Sasson specializes in cybersecurity and has been recruiting tech pros for more than a decade. He believes IT job changers should be as deliberate about managing their professional conduct during the move to their next position as they were about protecting their reputations during the hiring process. Unprofessional behavior as you exit one company to join another can curb your career potential, as future demand for tech skills rises and falls in response to factors no employer or employee can foresee or influence.

Sasson explained that despite the sweeping scale of technology business with hundreds of thousands of jobs in play at any given time, the community of tech professionals still runs like a small industry in some ways.

“So many times, I've talked to candidates who have gone back to work with former colleagues or for former employers... some as many as two, three, four times,” he said. “Just because your paths diverged at one time doesn’t mean they won’t converge again.”

“Rarely in this industry is there a place where you will go for a few decades and retire,” he added. “I’ve had conversations with people who’ve worked at [large, leading tech companies] for more than 20 years who are not done changing jobs yet.”

The nature of the technology industry, with its interconnected partner ecosystem and web of interrelated disciplines, raises the likelihood of encountering past working relationships compared to many other fields. And Sasson believes professional conduct plays a significant role in this phenomenon, especially in a highly specialized realm like cybersecurity.

“Those people know what you can do with your technical skills,” he said. “But they also may remember your character, how you acted long ago.”

When you have worked for years building a solid reputation as an IT pro, Sasson feels jeopardizing this status with brash behavior during a job transition just doesn’t make sense.
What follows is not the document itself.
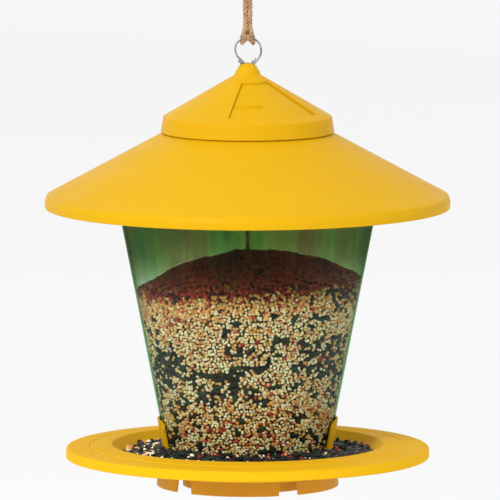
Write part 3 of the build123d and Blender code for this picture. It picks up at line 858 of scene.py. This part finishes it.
def make_heap_core(material):
    """The seed behind the outer layer, leaning as the heap's top does."""
    inset = 2.6
    low_r = hopper_in(34) - inset - 0.4
    profile = [(ROD_R + 0.6, 46.0), (8.0, 46.0), (46.0, 26.0), (60.0, 26.0), (low_r, 34.0)]
    for share in (1, 0.85, 0.7, 0.5, 0.25):
        radius = (hopper_in(HEAP_WALL_Z) - inset) * share
        profile.append((radius, float(heap_top(radius, math.pi / 2)) - 1.4))
    profile += [(9.0, HEAP_PEAK_Z - 4.0), (ROD_R + 0.6, HEAP_PEAK_Z - 7.0)]
    core = lathe("heap_core", profile, 0.25, material, "seed_heap")
    lean_low, lean_rise = 120, 40
    for vertex in core.data.vertices:
        x, y, z = vertex.co
        share = math.hypot(x, y) / (hopper_in(HEAP_WALL_Z) * MM)
        raised = np.clip((z - high(lean_low)) / (lean_rise * MM), 0, 1)
        vertex.co.z += raised * HEAP_LEAN * MM * share * math.cos(math.atan2(y, x) - HEAP_LEAN_AZ)


def tray_level(radii, azimuths):
    """The top of the seed in the trough: banked against the hopper, and lower towards the back."""
    front = 0.5 - 0.5 * np.sin(azimuths)
    return np.interp(radii, [66.0, 74.0, 104.0], [30.5, 27.0, 24.5]) + 2.2 * (front - 0.6)


def tray_spots(count, outer, spread, draw):
    """Places in the trough, closer together near the hopper, all held clear of its sloping wall."""
    inner, clearance = 66.5, 2.2
    radii = inner + (outer - inner) * draw.random(count) ** spread
    azimuths = draw.uniform(0, 2 * math.pi, count)
    heights = tray_level(radii, azimuths) + draw.uniform(-0.6, 1.4, count)
    slope = np.interp(radii, [TROUGH_R, TROUGH_EDGE[0]], [FLOOR_TOP, TROUGH_EDGE[1]])
    heights = np.maximum(heights, slope + clearance)
    return np.stack([radii * np.cos(azimuths), radii * np.sin(azimuths), heights], axis=1)


def lay_in_trough(points, flat, draw):
    """Turns that lay seeds level, and along the trough's sloping wall near its edge."""
    wall_rise = 0.94  # for each millimetre outwards
    lean_width = 6
    radii = np.linalg.norm(points[:, :2], axis=1)[:, None]
    lean = np.clip((radii - TROUGH_R) / lean_width, 0, 1)
    normals = np.concatenate([-wall_rise * lean * points[:, :2] / radii, np.ones_like(radii)], axis=1)
    normals /= np.linalg.norm(normals, axis=1)[:, None]
    return lay_on(normals, flat * (1 - 0.6 * lean), draw)


def make_tray_seed(coat, dark, shadow):
    """Husks and small seed in the trough round the hopper, with pale husks at the left."""
    inner = 62.0
    profile = [(inner, 17.0), (89.0, 17.0), (97.0, 23.0), (inner, 26.0)]
    lathe("tray_core", profile, 0.3, shadow, "seed_in_tray")

    draw = np.random.default_rng(SEED + 40)
    count = 1400
    points = tray_spots(count, 98.0, 0.95, draw)
    husks = tinted([BLACK, GREENISH, MAROON], [6, 3, 0.5], count, draw)
    left = np.clip(-points[:, 0] / 100, 0, 1) ** 3
    pale = tinted([PALE, CREAM, TAN], [3, 2, 2], count, draw)
    colours = np.where((draw.random(count) < 0.35 * left)[:, None], pale * 0.7, husks)
    turns = lay_in_trough(points, 0.35, draw)
    sizes = draw.uniform(0.75, 1.1, count)
    scatter("tray_sunflower", seed_shape(8, 10, TRAY_HUSK_SIZE, 0.75), to_row(points), turns, sizes * MM,
            colours, dark)

    count = 620
    points = tray_spots(count, 99.5, 1.0, draw)
    colours = tinted([CREAM, PALE, TAN, RED], [3, 3, 2, 2], count, draw)
    turns = lay_in_trough(points, 0.5, draw)
    sizes = draw.uniform(0.85, 1.25, count)
    scatter("tray_small_seed", seed_shape(5, 7, TRAY_GRAIN_SIZE, 0.6), to_row(points), turns, sizes * MM,
            colours, coat)


# ---------------------------------------------------------------- the CAD's own pieces


def paint(material, *names):
    """Gives CAD nodes a material."""
    for name in names:
        for slot in NODES[name].material_slots:
            slot.material = material


def main():
    make_camera()
    rope, rope_line = make_rope()
    rope_material = rope.data.materials[0]
    hitch = make_hitch(rope_material)
    knot = make_knot(rope_material)
    make_studio()

    paint(yellow_plastic("yellow_plastic", (0.62, 0.350, 0.003), (0.60, 0.328, 0.003), 0.42, 0.07),
          "roof", "roof_cap", "fill_shutter", "hopper_clip_left", "hopper_clip_right")
    # The tray's plastic is a brighter copy of the roof's yellow: painted light that lifts its flange out of
    # the roof's shade.
    paint(yellow_plastic("lit_tray_plastic", (0.76, 0.430, 0.006), (0.73, 0.400, 0.006), 0.60, 0.05),
          "tray", "seed_cone")
    # The foot's plastic is a darker, browner copy of the yellow: painted shade for its place under the tray.
    paint(yellow_plastic("shaded_foot_plastic", (0.59, 0.295, 0.022), (0.53, 0.240, 0.018), 0.5, 0.10),
          "foot_ring")
    paint(zinc_steel(), "hanging_ring", "center_rod", "shutter_retainer", "foot_screws", "clip_screws",
          "upper_washer", "upper_nut", "tray_washer", "wing_nut")
    paint(hopper_plastic(), "hopper")

    coat, dark, shadow = seed_coat(), sunflower_coat(), seed_shadow()
    draw = np.random.default_rng(SEED + 10)
    husks, turns = make_wall_sunflower(dark, draw)
    make_wall_small_seed(coat, husks, turns, draw)
    make_top_seed(coat)
    make_heap_core(shadow)
    make_tray_seed(coat, dark, shadow)


main()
3 Key Conversations to Manage Professionally During IT Job Transitions

Sasson named three key conversations that should receive your highest professional attention during a transition from one tech position to another:

  • Giving notice of your resignation
  • Declining counteroffers
  • Contributing to exit interviews

The secret to handling these talks successfully, he said, is preparation. But before you start the process of leaving one job, you should be committed fully to the next one. Defer planning your departure until after you have accepted the offer from your next employer and, of course, take time to reflect before you sign.

The "3 Yes" Method

Tech recruiter Mark Sasson advocates a “3 Yes” method for reflecting on new IT job opportunities before signing an offer letter. Ask yourself three questions:

1. Have I received and reviewed all available information about the position?
2. Will changing jobs advance me toward my overall career goals?
3. Do I believe the financial package provides fair compensation?

If after thorough consideration, you conclude the answer to each question is yes, Sasson says most likely you should sign.
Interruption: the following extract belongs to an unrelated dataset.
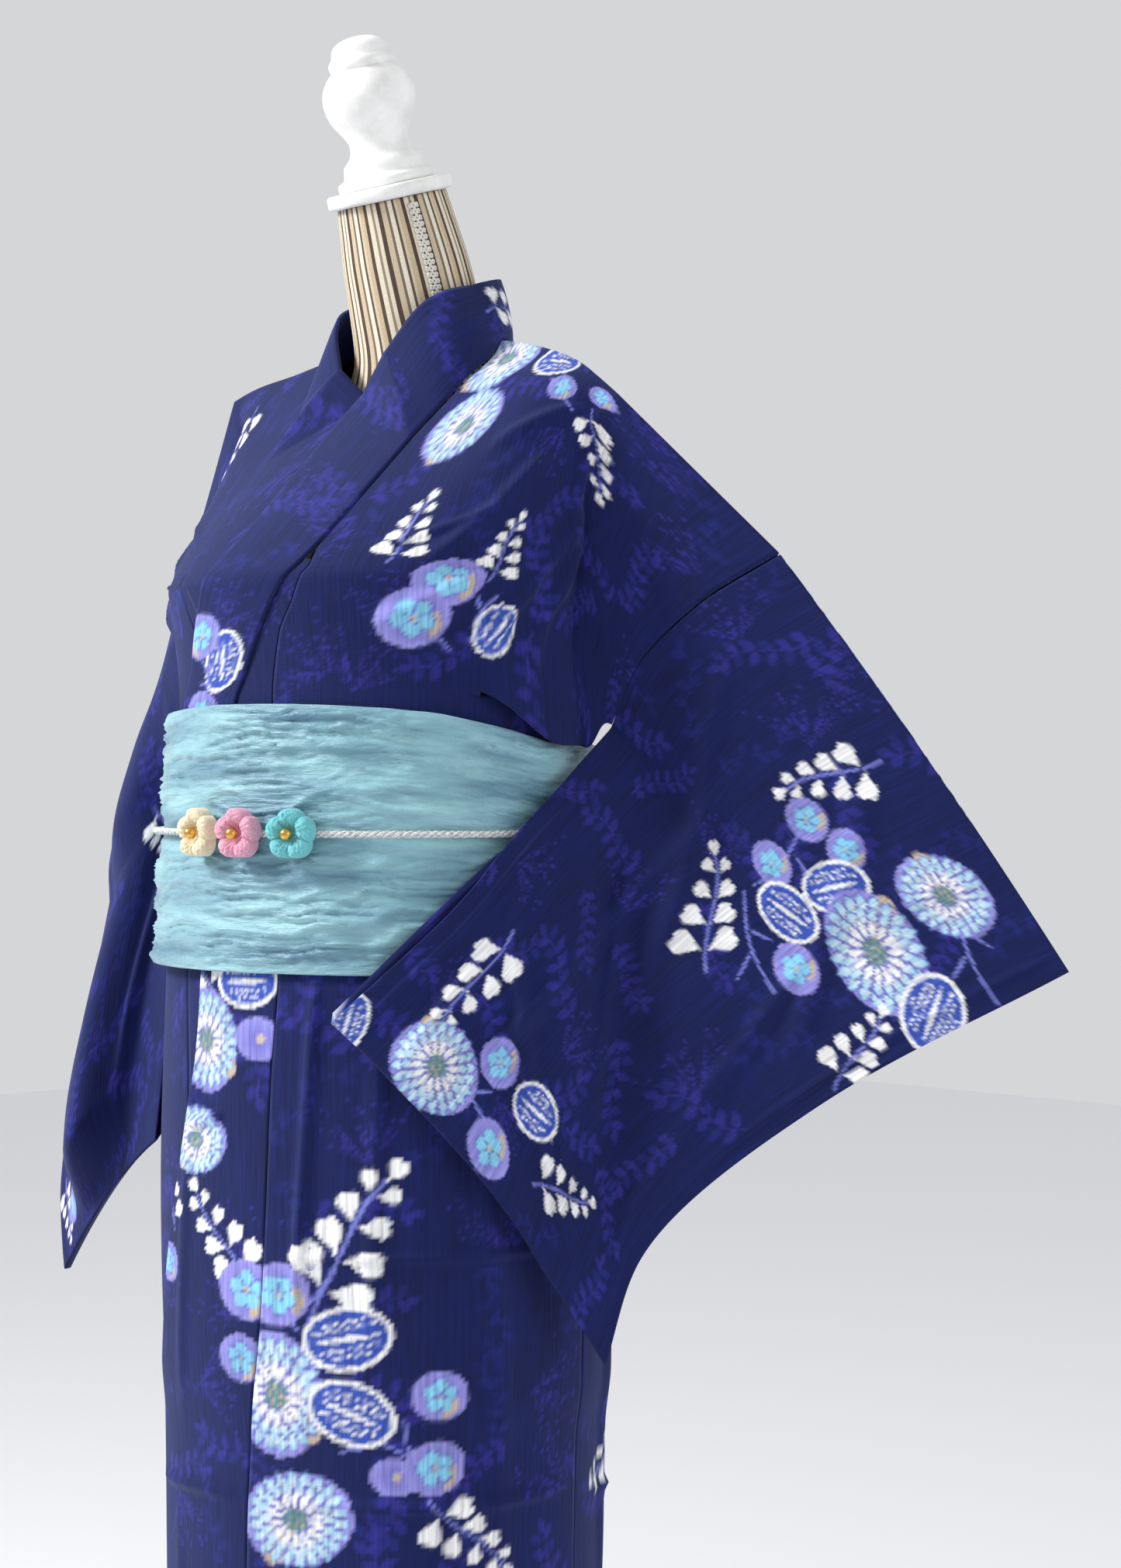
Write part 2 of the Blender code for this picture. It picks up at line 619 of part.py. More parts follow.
def flower(colour, angle, mat):
    base = cord_out(angle) + CORD_RADIUS + 0.0005
    place, outward, side, up = facing(angle, base)

    def radius_of(turn):
        return FLOWER_RADIUS * (0.90 + 0.10 * abs(np.cos(2.5 * (turn - np.pi / 2))))

    def height_of(u, turn):
        lobe = 0.78 + 0.22 * abs(np.cos(2.5 * (turn - np.pi / 2)))
        rise = 0.5 + 0.5 * ease(u / 0.45)
        return FLOWER_HEIGHT * rise * (lobe if u > 0.2 else 0.9) * np.sqrt(max(0.0, 1 - (u * 0.93) ** 4))

    dome("flower_" + colour, place, outward, side, up, 5, 30, radius_of, height_of, mat)
    seat = place + outward * (FLOWER_HEIGHT * 0.5 * 0.9 + 0.0015 + BEAD_RADIUS)
    bpy.ops.mesh.primitive_uv_sphere_add(segments=12, ring_count=8, radius=BEAD_RADIUS,
                                         location=tuple(seat))
    bead = bpy.context.object
    bead.name = "bead_" + colour
    bead.data.materials.append(gold)
    bead.data.shade_smooth()
    return bead


# Dress form: height, half width, half depth, shift along Y, forward tilt in degrees
FORM = {
    "z": (0.801, 0.812, 0.840, 0.900, 1.215, 1.258, 1.290, 1.324, 1.360, 1.388, 1.408, 1.430,
          1.460, 1.490, 1.515, 1.535),
    "half_width": (0.110, 0.130, 0.142, 0.150, 0.150, 0.150, 0.147, 0.140, 0.122, 0.094, 0.068,
                   0.053, 0.0480, 0.0450, 0.0415, 0.0385),
    "half_depth": (0.085, 0.100, 0.112, 0.122, 0.121, 0.117, 0.103, 0.085, 0.067, 0.054, 0.047,
                   0.045, 0.0440, 0.0430, 0.0405, 0.0385),
    "shift": (0, 0, 0, 0, 0.003, 0.008, 0.021, 0.035, 0.0425, 0.044, 0.042, 0.038, 0.030,
              0.0215, 0.0138, 0.0075),
    "tilt": (0, 0, 0, 0, 0, 0, 0, 0, 0, 0, 1, 4, 8, 12, 15, 17),
}
FORM_CLEARANCE = 0.0018
WAIST_ROWS = (0.990, 1.040, 1.100, 1.160)
LEAN = 17.0
NECK_TOP = np.array([0.0, 0.0075, 1.535])
PLATE_THICKNESS = 0.010
BASE_TOP = 0.036
FORM_FOOT = 0.7955

# Turned profiles as radius, height
PLATE = ((0, 0), (0.041, 0), (0.044, 0.002), (0.044, 0.008), (0.042, PLATE_THICKNESS),
         (0, PLATE_THICKNESS))
FINIAL = ((0, 0), (0.0345, 0), (0.0345, 0.0055), (0.0290, 0.0085), (0.0280, 0.0160),
          (0.0225, 0.0220), (0.0205, 0.0290), (0.0225, 0.0350), (0.0285, 0.0440),
          (0.0318, 0.0530), (0.0325, 0.0600), (0.0312, 0.0680), (0.0270, 0.0755),
          (0.0222, 0.0800), (0.0232, 0.0830), (0.0222, 0.0870), (0.0200, 0.0895),
          (0.0190, 0.0945), (0.0140, 0.0990), (0.0070, 0.1012), (0, 0.1018))
POLE_RADIUS = 0.016
STAND = ((0, 0), (0.144, 0), (0.150, 0.005), (0.150, 0.020), (0.143, 0.029), (0.060, 0.032),
         (0.030, BASE_TOP), (0, BASE_TOP))


def form_rings():
    rows = [(z, a, b, c, t) for z, a, b, c, t in zip(*(FORM[k] for k in FORM))]
    for z in WAIST_ROWS:
        a = smooth(z, RINGS["z"], RINGS["half_width"]) - FORM_CLEARANCE
        b = smooth(z, RINGS["z"], RINGS["half_depth"]) - FORM_CLEARANCE
        rows.append((z, a, b, 0.0, 0.0))
    return sorted(rows)


def dress_form():
    """Limbless torso and neck in one covered piece, lofted through its rings."""
    steps = 40
    verts = [np.array([0.0, 0.0, FORM_FOOT])]
    rows = form_rings()
    for z, a, b, shift, tilt in rows:
        lean = np.radians(tilt)
        for s in range(steps):
            turn = 2 * np.pi * s / steps
            deep = b * np.sin(turn)
            verts.append(np.array([a * np.cos(turn), shift + deep * np.cos(lean),
                                   z + deep * np.sin(lean)]))
    verts.append(NECK_TOP)
    faces = []
    for s in range(steps):
        t = (s + 1) % steps
        faces.append((0, 1 + t, 1 + s))
        for r in range(len(rows) - 1):
            a = 1 + r * steps
            faces.append((a + s, a + t, a + steps + t, a + steps + s))
        last = 1 + (len(rows) - 1) * steps
        faces.append((last + s, last + t, len(verts) - 1))
    return add_mesh("form_torso", verts, faces, linen)


def turned(name, profile, place, lean, steps, mat):
    """Round piece turned about an axis that leans forward."""
    tilt = np.radians(lean)
    axis = np.array([0, -np.sin(tilt), np.cos(tilt)])
    side = np.array([1.0, 0, 0])
    ahead = np.cross(axis, side)
    verts = [place + axis * profile[0][1]]
    for radius, height in profile[1:-1]:
        for s in range(steps):
            turn = 2 * np.pi * s / steps
            verts.append(place + axis * height + (side * np.cos(turn) + ahead * np.sin(turn)) * radius)
    verts.append(place + axis * profile[-1][1])
    faces = []
    rings = len(profile) - 2
    for s in range(steps):
        t = (s + 1) % steps
        faces.append((0, 1 + t, 1 + s))
        for r in range(rings - 1):
            a = 1 + r * steps
            faces.append((a + s, a + t, a + steps + t, a + steps + s))
        last = 1 + (rings - 1) * steps
        faces.append((last + s, last + t, len(verts) - 1))
    obj = add_mesh(name, verts, faces, mat)
    obj.data.set_sharp_from_angle(angle=np.radians(40))
    return obj


for old in list(bpy.data.objects):
    bpy.data.objects.remove(old, do_unlink=True)

cotton = material("navy_cotton", NAVY, 0.85)
satin = material("crinkled_satin", TEAL, 0.45)
thread = material("braided_cord", (0.6, 0.62, 0.63), 0.7)
gold = material("gold_bead", (0.8, 0.5, 0.12), 0.3, 1.0)
linen = material("striped_cover", (0.5, 0.4, 0.3), 0.9)
paint = material("white_paint", WHITE, 0.35)
petals = {
    "cream": material("cream_crepe", (0.8, 0.7, 0.5), 0.9),
    "pink": material("pink_crepe", (0.75, 0.38, 0.5), 0.9),
    "turquoise": material("turquoise_crepe", (0.15, 0.6, 0.62), 0.9),
}

for half in ("left", "right"):
    body_panel(half)
    okumi_panel(half)
    sleeve(half)
collar_band()
sash()
sash_knot()
sash_cord()
for colour, where in FLOWER_ANGLES.items():
    flower(colour, where, petals[colour])
dress_form()
plate_seat = NECK_TOP + np.array([0, -np.sin(np.radians(LEAN)), np.cos(np.radians(LEAN))]) * 0.0003
turned("neck_plate", PLATE, plate_seat, LEAN, 40, paint)
finial_seat = plate_seat + (plate_seat - NECK_TOP) / 0.0003 * (PLATE_THICKNESS + 0.0003)
turned("finial", FINIAL, finial_seat, LEAN, 28, paint)
POLE = ((0, BASE_TOP + 0.0003), (POLE_RADIUS, BASE_TOP + 0.0003),
        (POLE_RADIUS, FORM_FOOT - 0.0003), (0, FORM_FOOT - 0.0003))
turned("stand_pole", POLE, np.zeros(3), 0.0, 24, paint)
turned("stand_base", STAND, np.zeros(3), 0.0, 48, paint)
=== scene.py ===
"""Looks of the cotton yukata robe on its dress form: printed cloth, sash, flowers and stand."""

import bpy
import numpy as np
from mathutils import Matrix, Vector


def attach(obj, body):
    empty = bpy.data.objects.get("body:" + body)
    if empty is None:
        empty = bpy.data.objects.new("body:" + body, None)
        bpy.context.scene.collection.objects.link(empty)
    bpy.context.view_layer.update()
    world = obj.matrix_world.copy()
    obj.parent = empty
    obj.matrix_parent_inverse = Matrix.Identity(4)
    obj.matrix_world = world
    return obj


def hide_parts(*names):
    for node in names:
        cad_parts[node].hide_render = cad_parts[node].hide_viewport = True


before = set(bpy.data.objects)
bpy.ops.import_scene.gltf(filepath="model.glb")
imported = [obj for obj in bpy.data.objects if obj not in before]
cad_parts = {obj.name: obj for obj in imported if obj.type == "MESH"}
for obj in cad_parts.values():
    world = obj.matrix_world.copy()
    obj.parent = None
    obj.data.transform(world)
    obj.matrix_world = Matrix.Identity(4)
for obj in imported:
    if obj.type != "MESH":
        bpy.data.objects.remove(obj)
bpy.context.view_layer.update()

# Colour and shader helpers: photo colours are sRGB bytes, shaders want linear light
def rgb(r, g, b):
    c = np.array([r, g, b]) / 255.0
    return tuple(np.where(c <= 0.04045, c / 12.92, ((c + 0.055) / 1.055) ** 2.4).tolist())


def shader(name, roughness=0.8, colour=(0.5, 0.5, 0.5), metallic=0.0):
    mat = bpy.data.materials.new(name)
    mat.use_nodes = True
    bsdf = mat.node_tree.nodes["Principled BSDF"]
    bsdf.inputs["Base Color"].default_value = (*colour, 1)
    bsdf.inputs["Roughness"].default_value = roughness
    bsdf.inputs["Metallic"].default_value = metallic
    return mat, mat.node_tree.nodes, mat.node_tree.links, bsdf


def stretched_noise(nodes, links, source, scale, detail=3.0):
    """Noise read from a coordinate output, with its own scale on each axis."""
    mapping = nodes.new("ShaderNodeMapping")
    mapping.inputs["Scale"].default_value = scale
    links.new(source, mapping.inputs["Vector"])
    noise = nodes.new("ShaderNodeTexNoise")
    noise.inputs["Scale"].default_value = 1.0
    noise.inputs["Detail"].default_value = detail
    links.new(mapping.outputs["Vector"], noise.inputs["Vector"])
    return noise.outputs["Fac"]


def remap(nodes, links, value, low_out, high_out, low_in=0.3, high_in=0.7):
    node = nodes.new("ShaderNodeMapRange")
    node.inputs["From Min"].default_value = low_in
    node.inputs["From Max"].default_value = high_in
    node.inputs["To Min"].default_value = low_out
    node.inputs["To Max"].default_value = high_out
    links.new(value, node.inputs["Value"])
    return node.outputs["Result"]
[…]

Being completely committed to your next position, Sasson said, can give you confidence in your professionalism and the fortitude to move forward with the transition.

Advice for Navigating Resignation Discussions

“Timing is important in this process,” Sasson counseled, suggesting that you give notice as soon as possible after formally accepting an offer of new employment.

He also advised preparing for your resignation meeting by planning what you will say. “Less is more. Be concise and very direct,” he said, crafting a statement as straightforward as: “I’m resigning. I’ve accepted a new position and am giving two weeks’ notice. I’m happy to help you during the transition as much as I can in any way I can.”

Moreover, hone language by rehearsing by yourself or with the recruiter who is assisting the hiring process with your new employer. Don’t involve colleagues or partners working for your soon-to-be-former organization.

Guidance for Declining Counteroffers

Expect counteroffers, Sasson said, because your resignation has presented your current employer with an immediate business problem: “Keeping you is less expensive than replacing you.” So, don’t be surprised if managers make provisional proposals of promotions or pay increases. Also, you may receive messages or calls from senior executives who never spoke to you in the past.

“Take it all with grace,” he said, reiterating his advice about working through scenarios and responses with the recruiter facilitating the move to your new employer.

Tips for Exit Interviews

“First and foremost, the people handling your exit interview probably have resigned from companies in the past and will again in the future,” Sasson said. “Maybe in the moment they’ll express personal disappointment. But in the end, this is a regular professional process.”

Answer questions directly and honestly, keeping in mind that how much information you disclose about your next position is your choice. Provide insights you feel will help former colleagues do their jobs better and help your former organization succeed after you leave. This mindset helps you avoid harsh criticisms and comments that burn bridges behind you.

“Position yourself as a future networking resource,” Sasson elaborated, because in today’s tech industry, continuing collaborative relationships beyond the confines of a single job is valuable to all involved.